The Swiss have reason to be skeptical. As part of their effort, they have blocked more than $1 billion in suspect funds in recent years. Since most of the accounts involve foreigners, the Swiss - not infrequently - are forced to unfreeze them for lack of evidence from other nations that the money is the product of illegal activity.
The resignation last year of the entire federal money-laundering office - complaining about overwork and underpay - was a further blow to Switzerland's efforts. But the Swiss say they will press ahead because - economically and politically - Switzerland cannot afford to be seen as a haven for dirty money.
"Over the last 10 years, Switzerland has recast its anti-money-laundering laws by strengthening the penal code, self-regulation, and stepping up international cooperation. We recognize that no financial center can, in the long run, live off dubious monies," says James Nason, spokesman for the Swiss Bankers Association in Basel.
After a two-year investigation into alleged money-laundering and bribes involving renovations of Kremlin buildings, Swiss authorities were flummoxed last month when Russian officials announced they were dropping the inquiry because of insufficient evidence against Borodin. Swiss investigators had provided a dossier suggesting that as much as $65 million in kickbacks was shared in the scheme. Their probe centered on two Swiss-based companies, Mabetex and Mercata, which investigators allege paid enormous bribes to key officials, including Borodin, Mr. Yeltsin, and members of his family.
Borodin, accused by prosecutors of taking some $25 million for himself and his family, left his powerful post as manager of Kremlin properties when Mr. Putin became president last year. But Putin - who first came to Moscow as Borodin's deputy - appointed his benefactor executive secretary of the still evolving Russia-Belarus union.
In unusually frank comments, Swiss prosecutor Mr. Bertossa told a Russian newspaper that Moscow's dropping the inquiry showed "a double standard of jurisprudence ... one for friends and one for opponents."
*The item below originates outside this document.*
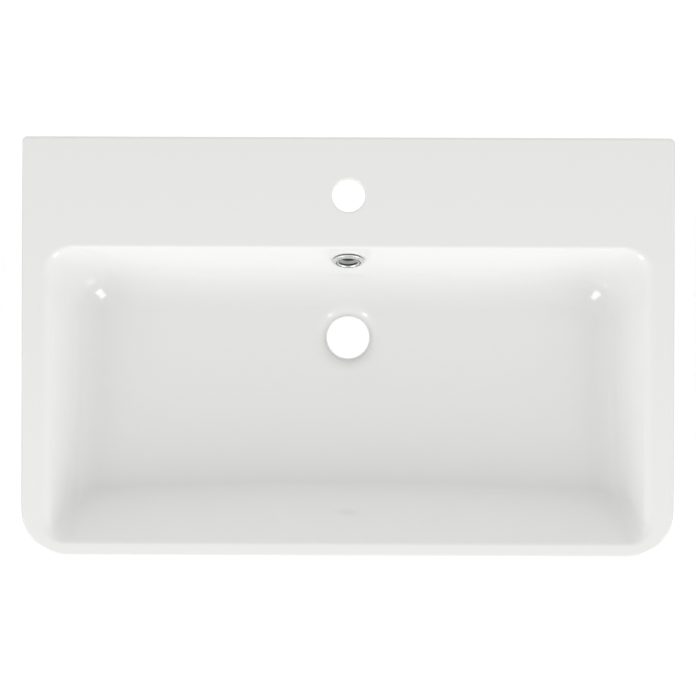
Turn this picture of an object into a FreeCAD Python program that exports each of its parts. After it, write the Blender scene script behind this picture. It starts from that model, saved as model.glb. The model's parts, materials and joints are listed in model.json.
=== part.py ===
"""A wall-hung block washbasin: one fired ceramic casting, with the push-in trim of its overflow.

X runs along the wall, Y points towards the wall, and Z is up. The origin is in the middle of the
foot, below the middle of the rim. Lengths are in millimetres and slopes in degrees.

The casting is a drafted block, hollow from below. A bowl hangs in it, as a second wall all round
the space where the water stands, and an overflow channel runs down behind the bowl to the waste.
"""
import FreeCAD, Part
import math
import os

import Sketcher
from FreeCAD import Rotation, Vector

DRIVING_SIZES = (
    ("basin_width", 700, "side to side at the rim"),
    ("basin_depth", 450, "front to wall at the rim"),
    ("basin_height", 160, "foot to rim"),
    ("front_corner", 50, "radius of the block's two front corners"),
    ("rear_corner", 5, "radius of the block's two corners at the wall"),
    ("skirt_inset", 6, "how far the foot stands in from the rim, front and sides"),
    ("skirt_wall", 12, "thickness of the front and side skirt"),
    ("rear_panel", 12, "thickness of the panel that stands against the wall"),
    ("deck_wall", 12, "thickness of the deck and rim"),
    ("hollow_round", 9, "rounding of the corners inside the underside"),
    ("rim_round", 3, "rounding of the block's upper edge"),
    ("foot_round", 2, "rounding of the edges beside the ground foot"),
    ("deck_depth", 118.5, "from the wall to the bowl's rear edge"),
    ("side_rim", 29, "from the block's side to the bowl's side wall, both met at the rim"),
    ("front_rim", 15.5, "from the block's front to the bowl's front wall, both met at the rim"),
    ("bowl_depth", 94, "from the rim to the lowest point of the bowl's floor"),
    ("bowl_wall", 11, "thickness of the bowl's walls and floor"),
    ("rear_slope", 69, "slope of the bowl's rear wall"),
    ("front_slope", 55, "slope of the bowl's front wall"),
    ("side_slope", 70, "slope of the bowl's side walls"),
    ("dish_front_to_back", 1050, "radius that the floor is dished to, front to back"),
    ("dish_side_to_side", 4400, "radius that the floor is dished to, side to side"),
    ("rear_cove", 44, "radius of the cove between the rear wall and the floor"),
    ("side_cove", 38, "radius of the cove between a side wall and the floor"),
    ("crease", 8, "radius of the crease between the front wall and the floor"),
    ("rear_floor_corner", 58, "radius of the bowl's rear corners at the floor"),
    ("rear_bowl_corner", 22, "radius of the bowl's rear corners above the rim"),
    ("front_bowl_corner", 24, "radius of the bowl's front corners above the rim"),
    ("rear_lip", 3.5, "rounding of the bowl's rear edge"),
    ("side_lip", 14, "soft roll from the rim into the bowl's side walls"),
    ("front_lip", 5.5, "rounding of the bowl's front edge"),
    ("waste_from_wall", 214, "from the wall to the waste's axis"),
    ("waste_bore", 47, "diameter of the waste hole"),
    ("waste_roll", 15, "radius of the roll from the floor down into the waste hole"),
    ("boss_width", 80, "outer diameter of the boss below the waste hole"),
    ("boss_above_foot", 12, "height of the boss's lower face"),
    ("boss_round", 5, "rounding of the boss's lower edge"),
    ("overflow_drop", 31, "from the rim to the centre of the overflow hole"),
    ("overflow_bore", 28, "diameter of the overflow hole"),
    ("channel_width", 50, "width of the overflow channel"),
    ("channel_depth", 12, "depth of the overflow channel, square to the bowl's wall"),
    ("channel_wall", 7, "thickness of the channel's cover"),
    ("cover_round", 9, "rounding of the cover's outer edges"),
    ("channel_top_drop", 16, "from the rim to the top of the channel"),
    ("outlet_width", 24, "width of the slot from the channel into the waste hole"),
    ("tap_from_wall", 62.5, "from the wall to the tap hole's axis"),
    ("tap_bore", 36, "diameter of the tap hole"),
    ("tap_pad", 70, "diameter of the thickening below the tap hole"),
    ("tap_pad_depth", 6, "height of the thickening below the deck"),
    ("fixing_spacing", 280, "between the two wall fixing holes"),
    ("fixing_drop", 100, "from the rim to the wall fixing holes"),
    ("fixing_bore", 18, "diameter of a wall fixing hole"),
    ("fixing_pad", 50, "diameter of the thickening round a wall fixing hole"),
    ("fixing_pad_depth", 6, "height of that thickening"),
    ("pad_round", 2.5, "rounding of the edges of those thickenings"),
    ("hole_round", 1.5, "rounding of the edges of the tap and fixing holes"),
    ("flange_width", 34, "diameter of the overflow ring's flange"),
    ("flange_edge", 2.2, "thickness of the flange at its rim"),
    ("flange_crown", 3.2, "thickness of the flange at the throat"),
    ("crown_width", 25, "diameter where the flange is thickest"),
    ("flange_round", 0.8, "rounding of the flange's edges"),
    ("throat", 21.5, "diameter of the overflow ring's throat"),
    ("tube_wall", 1.2, "thickness of the ring's tube"),
    ("tube_reach", 10, "how far the ring's tube reaches into the wall"),
    ("gasket_depth", 0.8, "thickness of the gasket below the flange"),
    ("gasket_inset", 0.8, "how far the gasket stays inside the flange's rim"),
    ("gasket_clearance", 0.2, "gap between the gasket and the sleeve"),
    ("sleeve_wall", 1.5, "thickness of the clip sleeve"),
    ("sleeve_reach", 12, "how far the sleeve reaches into the wall"),
    ("sleeve_clearance", 0.05, "gap between the sleeve and the ring's tube"),
    ("barb_clearance", 0.1, "gap between the sleeve's barbs and the hole"),
    ("barb_depth", 3, "length of the barbs at the sleeve's inner end"),
    ("slot_width", 2.4, "width of the slots between the sleeve's fingers"),
    ("slot_start", 4, "from the flange to the start of the slots"),
    ("overrun", 20, "how far a cut runs past the surface that it starts from"),
)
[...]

Some Moscow lawmakers, who said the arrest strained US-Russian relations, still agreed Borodin should be held accountable. Oleg Naumov, a member of the foreign affairs committee in Russia's Duma, or lower house of parliament, says: "The right thing is to prove in the Swiss court that Borodin is not guilty, and, first of all, it is he who should be interested in such a scenario."
Since Switzerland does not have an extradition treaty with Russia, its case turns on the United States sending Borodin here. If that does not happen, the sometimes wobbly efforts to stamp out money laundering will be seriously undercut.
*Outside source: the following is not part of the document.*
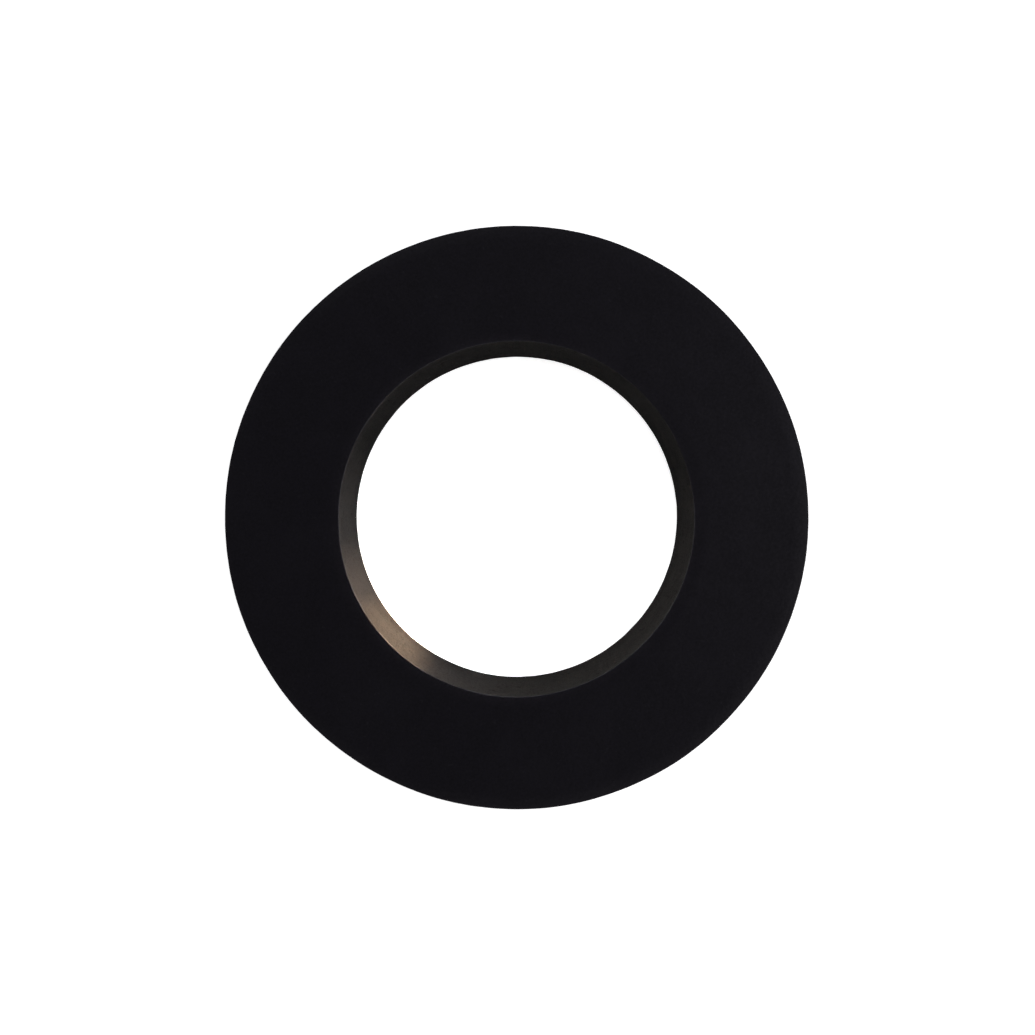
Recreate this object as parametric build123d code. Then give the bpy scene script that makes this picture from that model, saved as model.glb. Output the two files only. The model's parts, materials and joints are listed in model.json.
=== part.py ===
from build123d import *

import os

# The seal between a toilet and its closet flange: one thick ring of closed-cell sponge rubber,
# cut from a moulded slab. The slab's skin is left on the two flat faces, and the bore and the
# outside wall are straight cuts through the foam. It holds nothing inside and has no holes
# other than the bore.
#
# Frame, in millimetres: the ring lies flat on z = 0 with its axis on +Z, and the origin is at
# the centre of the face that rests on the closet flange. Sizes are those of the free ring,
# before the toilet's weight and the closet bolts press it down.

OUTSIDE_DIAMETER = 146.0  # sits inside closet bolts set on 152.4 mm (6 inch) centres
BORE_DIAMETER = 88.9  # 3-1/2 inch waste opening
THICKNESS = 25.4  # 1 inch before it is compressed
EDGE_ROUND = 0.3  # how far the cutter drags each cut edge over

NODE_FOLDER = "parts"


def seal_ring():
    """The free ring: a straight bore in a straight-sided disc, with all four rims rounded."""
    with BuildPart() as ring:
        with BuildSketch():
            Circle(OUTSIDE_DIAMETER / 2)
            Circle(BORE_DIAMETER / 2, mode=Mode.SUBTRACT)
        extrude(amount=THICKNESS)
        fillet(ring.edges().filter_by(GeomType.CIRCLE), EDGE_ROUND)
    return ring.part


os.makedirs(NODE_FOLDER, exist_ok=True)
export_step(seal_ring(), f"{NODE_FOLDER}/seal_ring.step")
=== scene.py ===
import json
import math
import random

import bmesh
import bpy
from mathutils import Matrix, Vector, noise


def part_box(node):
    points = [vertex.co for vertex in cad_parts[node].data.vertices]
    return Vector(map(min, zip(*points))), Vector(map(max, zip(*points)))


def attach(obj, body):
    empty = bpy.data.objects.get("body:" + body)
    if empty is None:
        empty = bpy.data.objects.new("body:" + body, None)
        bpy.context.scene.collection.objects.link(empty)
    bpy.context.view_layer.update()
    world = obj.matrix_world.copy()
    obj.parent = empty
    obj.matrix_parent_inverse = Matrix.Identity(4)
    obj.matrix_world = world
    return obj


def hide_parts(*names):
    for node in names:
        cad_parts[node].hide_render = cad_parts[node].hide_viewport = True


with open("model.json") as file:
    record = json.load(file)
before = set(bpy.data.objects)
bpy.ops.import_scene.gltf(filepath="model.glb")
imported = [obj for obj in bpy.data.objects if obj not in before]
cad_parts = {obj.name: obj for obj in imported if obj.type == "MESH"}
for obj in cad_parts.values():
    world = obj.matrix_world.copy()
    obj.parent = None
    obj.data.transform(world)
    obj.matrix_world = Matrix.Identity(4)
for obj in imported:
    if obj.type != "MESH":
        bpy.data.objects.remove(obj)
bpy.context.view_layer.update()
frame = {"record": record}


# Seal ring. The real one is a single thick ring of closed-cell sponge rubber, cut from a moulded
# slab with two round cutters: the flat faces keep the slab's smooth skin, and the bore and the
# outside wall are cut foam. Nothing is fixed to it; the toilet squeezes it onto the flange.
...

Already, Geneva was dealt a setback when it failed to convict suspected mafia boss Sergei Mikhailov in 1998 on organized-crime charges. Prosecutors claimed Moscow authorities failed to cooperate. Embarrassingly, a Swiss court last year ordered the city to pay Mr. Mikhailov an unprecedented $450,000 in damages.
Despite tightened reporting requirements in 1998 for accounts held by politicians, some $650 million linked to Nigeria's Mr. Abacha turned up in Swiss banks, as well as millions said to belong to high-ranking Yugoslav leaders. And Swiss officials helping Peru investigate clandestine arms deals uncovered $75 million in Swiss accounts linked to Mr. Montesinos.
The Abacha sums are even larger than that stashed by former Philippine strongman Ferdinand Marcos, the discovery of which prompted Switzerland's cleanup drive.
For their part, some Swiss bankers complain the government has gone overboard, undercutting their competitive position by setting rules stricter than those of other world financial centers. For example, they say that Britain requires a higher level of evidence to reveal suspect sums. Neighboring Austria only banned anonymous accounts last year.
Switzerland, meanwhile, last year outlawed bribery of foreign officials and ended tax deductions for corporate "commissions."